Music today is basically a front in order to get these hacks some celebrity time. I don't really follow the current metal scene, so I can't really comment on that. Recently I read a review for an album I like, and it says that the Thrash revival trend is waning. Aw shucks, because when I was visiting Blabbermouth and other sites in 2013, that was the big trend. Along with bands resurrecting and stepping up to the plate among the younger, virtually tribute acts, like Carcass or Autopsy.
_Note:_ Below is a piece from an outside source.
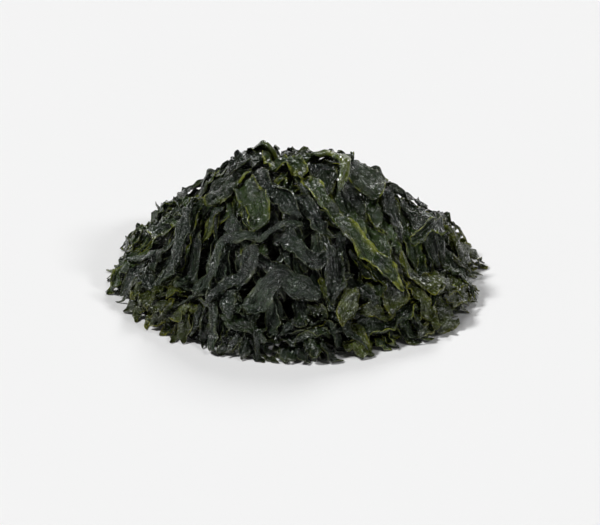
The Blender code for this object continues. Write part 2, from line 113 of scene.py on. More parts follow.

Anyways, yeah, strapon cock in a popstar's concert, oh my goodness. The world's becoming a dirty place. Well, it has been.


----------



## Minox (Nov 30, 2015)

Sounds to me as if nostalgia is influencing your view on music. You want music the way it was done previously and not the way some of the current music is made.


----------



## VinsCool (Nov 30, 2015)

Minox said:


> Sounds to me as if nostalgia is influencing your view on music. You want music the way it was done previously and not the way some of the current music is made.


Possibly.

But let's get to the facts.
Repetitive patterns, autotune, remixes, and more repetitive patterns, with generic lyrics, aren't as good as what music used to be 10 years ago.


----------



## Mazamin (Nov 30, 2015)

I'm 15, i listen to techno music, and I always think that 80's techno is better, and every song was different from every other one, today is everything commercial, the composers only make music to earn, and not to make the listener enjoy it


----------



## Minox (Nov 30, 2015)

VinsCool said:


> Possibly.
> 
> But let's get to the facts.
> Repetitive patterns, autotune, remixes, and more repetitive patterns, with generic lyrics, aren't as good as what music used to be 10 years ago.


That sounds more like a personal opinion rather than a fact to me..


----------



## VinsCool (Nov 30, 2015)

Minox said:


> That sounds more like a personal opinion rather than a fact to me..


And you may be right.
I just feel that today's music isn't quite good compared to what was made before.

But that's my opinion.


----------



## gamefan5 (Nov 30, 2015)

Minox said:


> Sounds to me as if nostalgia is influencing your view on music. You want music the way it was done previously and not the way some of the current music is made.


Nostalgia is definitely a factor. But as the music formula is made these days, there is a sense of truth in what he says. I think it's what we expect of music that has changed. I think that's what he is trying to convey
There are very few new artists today that will have the same impact of those that truly want to make meaningful music.
I mean, you can't tell me that a song about butts like Anaconda will be considered as a musical masterpiece. Hahaha.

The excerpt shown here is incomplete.